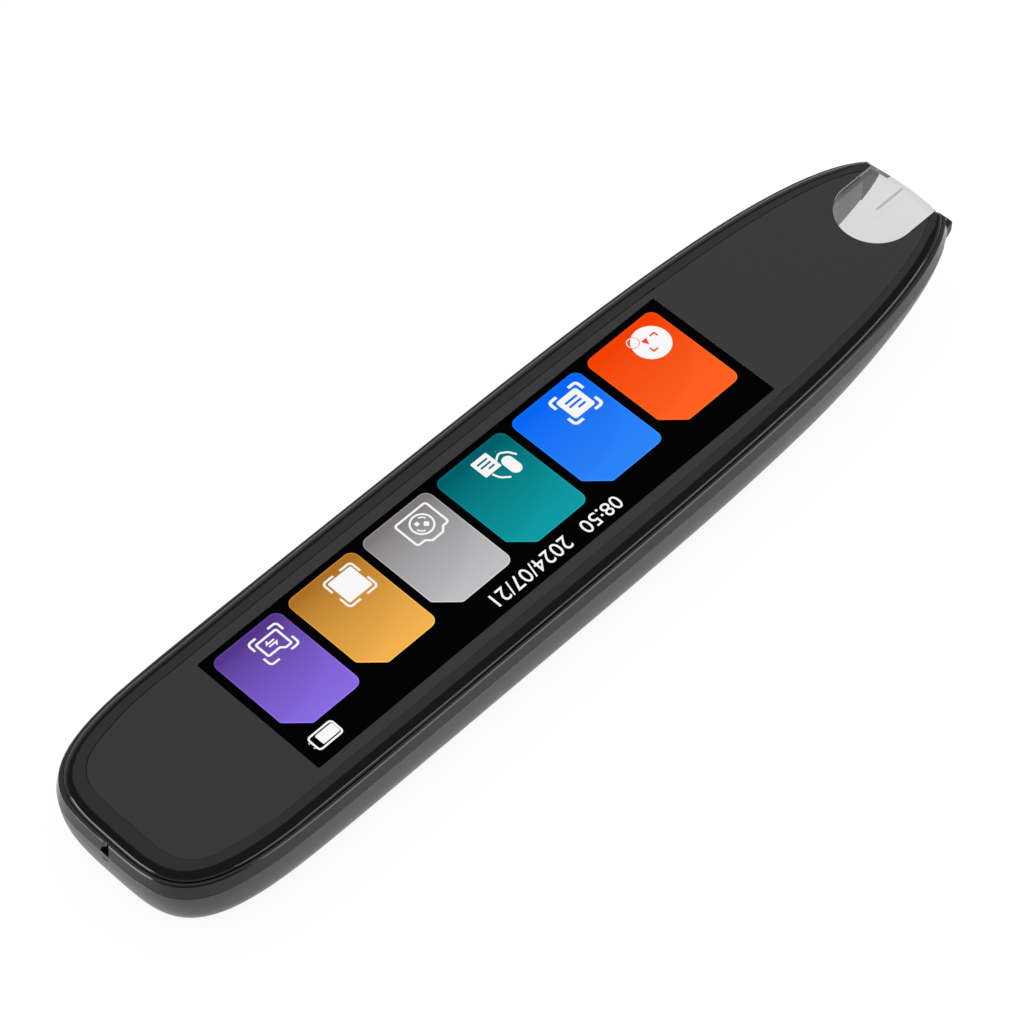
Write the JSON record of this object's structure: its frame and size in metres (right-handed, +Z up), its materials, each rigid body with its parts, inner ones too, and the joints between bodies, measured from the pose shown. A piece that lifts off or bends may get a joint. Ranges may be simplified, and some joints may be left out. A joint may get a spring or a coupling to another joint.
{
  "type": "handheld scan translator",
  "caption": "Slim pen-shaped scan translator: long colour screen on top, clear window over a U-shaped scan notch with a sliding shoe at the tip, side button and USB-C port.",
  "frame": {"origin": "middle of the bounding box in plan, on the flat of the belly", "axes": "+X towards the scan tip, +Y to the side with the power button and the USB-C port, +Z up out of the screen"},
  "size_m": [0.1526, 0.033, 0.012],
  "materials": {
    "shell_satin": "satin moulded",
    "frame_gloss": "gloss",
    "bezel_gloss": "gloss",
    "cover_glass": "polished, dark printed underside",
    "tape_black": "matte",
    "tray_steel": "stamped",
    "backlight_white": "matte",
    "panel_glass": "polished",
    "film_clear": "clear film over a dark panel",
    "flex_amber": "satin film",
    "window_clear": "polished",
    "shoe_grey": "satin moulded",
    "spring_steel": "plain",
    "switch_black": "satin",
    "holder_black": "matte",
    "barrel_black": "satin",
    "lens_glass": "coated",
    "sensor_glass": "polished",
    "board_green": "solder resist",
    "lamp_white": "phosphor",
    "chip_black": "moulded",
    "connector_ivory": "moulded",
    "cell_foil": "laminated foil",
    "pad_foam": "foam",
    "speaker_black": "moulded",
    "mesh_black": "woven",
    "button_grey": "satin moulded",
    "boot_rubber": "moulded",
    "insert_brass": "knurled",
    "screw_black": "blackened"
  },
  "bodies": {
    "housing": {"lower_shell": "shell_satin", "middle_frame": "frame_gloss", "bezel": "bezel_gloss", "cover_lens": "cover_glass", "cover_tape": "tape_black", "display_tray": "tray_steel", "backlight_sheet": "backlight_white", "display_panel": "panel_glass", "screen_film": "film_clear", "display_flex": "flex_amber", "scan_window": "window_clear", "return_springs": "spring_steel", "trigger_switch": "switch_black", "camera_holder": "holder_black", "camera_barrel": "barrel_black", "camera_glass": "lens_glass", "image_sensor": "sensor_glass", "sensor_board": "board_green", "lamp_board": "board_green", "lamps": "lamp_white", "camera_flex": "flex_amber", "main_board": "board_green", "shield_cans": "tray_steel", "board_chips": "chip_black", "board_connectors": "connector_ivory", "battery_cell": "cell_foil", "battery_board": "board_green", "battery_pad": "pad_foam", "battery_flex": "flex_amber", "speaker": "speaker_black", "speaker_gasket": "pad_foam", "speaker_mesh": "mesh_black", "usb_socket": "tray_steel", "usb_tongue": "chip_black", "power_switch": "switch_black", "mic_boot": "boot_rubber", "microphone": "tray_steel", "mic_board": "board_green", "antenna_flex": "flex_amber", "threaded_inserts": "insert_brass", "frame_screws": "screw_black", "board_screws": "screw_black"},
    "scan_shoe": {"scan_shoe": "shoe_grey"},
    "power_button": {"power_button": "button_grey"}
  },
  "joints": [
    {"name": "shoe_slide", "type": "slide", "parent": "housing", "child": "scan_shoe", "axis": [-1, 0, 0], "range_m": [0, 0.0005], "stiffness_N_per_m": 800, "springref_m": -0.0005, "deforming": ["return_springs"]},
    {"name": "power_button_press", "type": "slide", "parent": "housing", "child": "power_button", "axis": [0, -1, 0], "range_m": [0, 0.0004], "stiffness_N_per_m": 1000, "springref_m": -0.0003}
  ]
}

- **What is needed**:
How many lines in the listing contain "materials"? Answer with the number alone.

- **Task response**:
2